Omne supervacuum pleno de pectore manat.

(Hor., de Art. poet., 337.)

On a distingué, dans le grand Dictionnaire encyclopédique, l’imagination active et la passive.

L’active est celle dont nous avons traité ; c’est ce talent de former des peintures neuves de toutes celles qui sont dans notre mémoire.

La passive n’est presque autre chose que la mémoire, même dans un cerveau vivement ému. Un homme d’une imagination active et dominante, un prédicateur de la Ligue en France, ou des puritains en Angleterre, harangue la populace d’une voix tonnante, d’un œil enflammé et d’un geste d’énergumène ; représente Jésus-Christ demandant justice au Père éternel des nouvelles plaies qu’il a reçues des royalistes, des clous que ces impies viennent de lui enfoncer une seconde fois dans les pieds et dans les mains. Vengez Dieu le père, vengez le sang de Dieu le fils, marchez sous les drapeaux du Saint-Esprit ; c’était autrefois une colombe ; c’est aujourd’hui un aigle qui porte la foudre. Les imaginations passives, ébranlées par ces images, par la voix, par l’action de ces charlatans sanguinaires, courent du prône et du prêche tuer des royalistes et se faire pendre.

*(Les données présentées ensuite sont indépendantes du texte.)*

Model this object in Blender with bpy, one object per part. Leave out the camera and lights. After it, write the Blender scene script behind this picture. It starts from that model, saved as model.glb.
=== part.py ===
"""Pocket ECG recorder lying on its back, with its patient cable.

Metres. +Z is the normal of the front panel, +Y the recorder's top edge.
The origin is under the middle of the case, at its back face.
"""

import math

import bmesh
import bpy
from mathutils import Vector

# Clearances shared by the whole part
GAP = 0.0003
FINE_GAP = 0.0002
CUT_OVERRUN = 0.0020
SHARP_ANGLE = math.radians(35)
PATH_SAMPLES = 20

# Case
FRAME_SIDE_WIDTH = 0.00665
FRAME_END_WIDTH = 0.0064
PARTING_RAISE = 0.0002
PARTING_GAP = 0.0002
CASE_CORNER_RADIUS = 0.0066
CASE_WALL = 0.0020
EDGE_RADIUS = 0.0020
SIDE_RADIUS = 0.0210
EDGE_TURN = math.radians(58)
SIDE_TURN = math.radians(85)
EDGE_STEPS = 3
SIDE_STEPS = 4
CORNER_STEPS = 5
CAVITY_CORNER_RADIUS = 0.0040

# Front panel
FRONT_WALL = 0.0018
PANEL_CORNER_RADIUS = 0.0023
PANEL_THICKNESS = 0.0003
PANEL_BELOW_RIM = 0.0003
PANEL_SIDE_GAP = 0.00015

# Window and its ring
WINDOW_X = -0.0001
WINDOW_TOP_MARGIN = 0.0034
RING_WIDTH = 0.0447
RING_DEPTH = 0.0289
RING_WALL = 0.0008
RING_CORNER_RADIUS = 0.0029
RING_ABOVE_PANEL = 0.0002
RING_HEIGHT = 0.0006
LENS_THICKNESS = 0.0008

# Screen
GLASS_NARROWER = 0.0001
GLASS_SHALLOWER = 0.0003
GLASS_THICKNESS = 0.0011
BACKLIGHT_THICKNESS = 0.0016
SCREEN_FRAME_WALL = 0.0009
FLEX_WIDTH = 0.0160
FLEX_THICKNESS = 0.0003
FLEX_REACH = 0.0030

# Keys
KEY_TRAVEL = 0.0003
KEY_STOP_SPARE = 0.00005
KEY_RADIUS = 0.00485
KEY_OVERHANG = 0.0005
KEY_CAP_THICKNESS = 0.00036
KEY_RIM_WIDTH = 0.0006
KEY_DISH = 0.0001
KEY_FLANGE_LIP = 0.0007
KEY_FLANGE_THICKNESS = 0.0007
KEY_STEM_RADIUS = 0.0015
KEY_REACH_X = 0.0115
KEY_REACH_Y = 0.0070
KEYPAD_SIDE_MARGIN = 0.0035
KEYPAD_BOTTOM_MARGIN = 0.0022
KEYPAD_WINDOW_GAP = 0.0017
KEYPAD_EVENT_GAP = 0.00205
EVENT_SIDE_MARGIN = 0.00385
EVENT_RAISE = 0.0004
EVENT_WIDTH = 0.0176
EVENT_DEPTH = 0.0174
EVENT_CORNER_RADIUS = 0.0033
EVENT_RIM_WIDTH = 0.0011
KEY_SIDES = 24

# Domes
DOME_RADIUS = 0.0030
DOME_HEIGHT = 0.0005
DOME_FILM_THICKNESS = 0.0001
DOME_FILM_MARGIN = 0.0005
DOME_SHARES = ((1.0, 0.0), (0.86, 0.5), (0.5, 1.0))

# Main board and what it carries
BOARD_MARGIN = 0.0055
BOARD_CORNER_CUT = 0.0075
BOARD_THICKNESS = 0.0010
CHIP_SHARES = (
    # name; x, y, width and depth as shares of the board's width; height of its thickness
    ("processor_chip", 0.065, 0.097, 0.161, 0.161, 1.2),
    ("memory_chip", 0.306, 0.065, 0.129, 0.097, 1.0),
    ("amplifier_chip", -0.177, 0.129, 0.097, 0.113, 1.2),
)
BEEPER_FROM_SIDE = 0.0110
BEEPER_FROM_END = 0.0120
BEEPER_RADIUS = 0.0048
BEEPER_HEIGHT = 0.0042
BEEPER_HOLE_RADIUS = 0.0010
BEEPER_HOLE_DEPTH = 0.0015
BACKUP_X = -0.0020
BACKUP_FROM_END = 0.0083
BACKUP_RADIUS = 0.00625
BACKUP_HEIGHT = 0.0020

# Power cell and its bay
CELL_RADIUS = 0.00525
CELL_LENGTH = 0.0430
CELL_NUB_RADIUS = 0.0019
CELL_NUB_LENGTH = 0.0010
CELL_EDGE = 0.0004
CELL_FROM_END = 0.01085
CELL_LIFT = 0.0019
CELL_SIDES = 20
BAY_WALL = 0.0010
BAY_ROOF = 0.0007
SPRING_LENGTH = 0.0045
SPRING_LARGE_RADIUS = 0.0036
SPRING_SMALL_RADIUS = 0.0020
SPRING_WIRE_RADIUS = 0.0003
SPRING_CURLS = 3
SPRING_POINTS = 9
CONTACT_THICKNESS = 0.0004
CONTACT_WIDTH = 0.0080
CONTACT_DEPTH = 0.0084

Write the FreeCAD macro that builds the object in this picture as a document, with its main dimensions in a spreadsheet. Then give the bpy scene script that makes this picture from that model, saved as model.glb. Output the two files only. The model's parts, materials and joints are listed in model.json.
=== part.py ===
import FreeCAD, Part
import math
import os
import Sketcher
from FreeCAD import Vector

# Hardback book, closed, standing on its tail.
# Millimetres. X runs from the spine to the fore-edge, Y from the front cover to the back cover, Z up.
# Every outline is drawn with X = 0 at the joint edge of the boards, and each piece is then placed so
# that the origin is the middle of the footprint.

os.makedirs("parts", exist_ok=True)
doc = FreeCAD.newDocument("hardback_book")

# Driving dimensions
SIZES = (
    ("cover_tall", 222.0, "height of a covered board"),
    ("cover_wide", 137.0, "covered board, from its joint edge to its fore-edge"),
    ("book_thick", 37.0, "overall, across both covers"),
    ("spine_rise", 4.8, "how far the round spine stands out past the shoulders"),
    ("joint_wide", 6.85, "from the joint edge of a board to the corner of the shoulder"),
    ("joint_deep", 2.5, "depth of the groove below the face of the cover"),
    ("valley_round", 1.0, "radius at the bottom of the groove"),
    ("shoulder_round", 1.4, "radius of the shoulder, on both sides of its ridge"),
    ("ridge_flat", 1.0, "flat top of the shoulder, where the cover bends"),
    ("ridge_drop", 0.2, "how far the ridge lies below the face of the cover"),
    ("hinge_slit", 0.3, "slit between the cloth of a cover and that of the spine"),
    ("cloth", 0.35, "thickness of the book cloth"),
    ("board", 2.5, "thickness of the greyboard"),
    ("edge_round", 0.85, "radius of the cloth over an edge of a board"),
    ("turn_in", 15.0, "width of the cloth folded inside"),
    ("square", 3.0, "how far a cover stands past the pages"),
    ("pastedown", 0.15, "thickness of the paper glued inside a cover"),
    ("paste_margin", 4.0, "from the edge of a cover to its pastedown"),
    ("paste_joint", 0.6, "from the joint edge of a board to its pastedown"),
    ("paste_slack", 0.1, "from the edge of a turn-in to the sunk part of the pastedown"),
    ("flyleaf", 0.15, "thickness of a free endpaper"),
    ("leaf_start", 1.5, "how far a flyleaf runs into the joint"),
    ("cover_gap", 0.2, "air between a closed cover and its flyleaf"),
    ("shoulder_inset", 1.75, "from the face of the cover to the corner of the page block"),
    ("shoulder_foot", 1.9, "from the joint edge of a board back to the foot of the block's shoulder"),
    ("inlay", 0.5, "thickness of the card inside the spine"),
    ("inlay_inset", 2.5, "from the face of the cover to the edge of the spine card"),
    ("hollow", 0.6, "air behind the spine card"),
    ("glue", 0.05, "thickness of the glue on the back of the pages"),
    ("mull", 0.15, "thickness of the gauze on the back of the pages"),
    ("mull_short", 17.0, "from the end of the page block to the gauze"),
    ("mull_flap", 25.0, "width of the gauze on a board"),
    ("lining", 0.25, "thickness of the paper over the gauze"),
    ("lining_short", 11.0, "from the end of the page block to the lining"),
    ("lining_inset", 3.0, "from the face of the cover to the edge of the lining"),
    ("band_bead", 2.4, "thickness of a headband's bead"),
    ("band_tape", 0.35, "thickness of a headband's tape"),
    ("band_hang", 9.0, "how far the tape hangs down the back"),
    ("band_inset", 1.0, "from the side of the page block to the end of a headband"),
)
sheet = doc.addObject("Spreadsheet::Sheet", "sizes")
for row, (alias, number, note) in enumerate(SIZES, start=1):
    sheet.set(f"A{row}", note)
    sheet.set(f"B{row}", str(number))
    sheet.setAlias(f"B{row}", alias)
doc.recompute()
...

Les imaginations passives vont s’émouvoir tantôt aux sermons, tantôt aux spectacles, tantôt à la Grève, tantôt au sabbat.


IMPIE[2].

Quel est l’impie ? c’est celui qui donne une barbe blanche, des pieds et des mains à l’Être des êtres, au grand Demiourgos, à l’intelligence éternelle par laquelle la nature est gouvernée. Mais ce n’est qu’un impie excusable, un pauvre impie contre lequel on ne doit pas se fâcher.

Si même il peint le grand Être incompréhensible porté sur un nuage qui ne peut rien porter ; s’il est assez bête pour mettre Dieu dans un brouillard, dans la pluie, ou sur une montagne, et pour l’entourer de petites faces rondes, joufflues, enluminées,

  1. Par Gresset.
  2. Questions sur l’Encyclopédie, septième partie, 1771. (B.)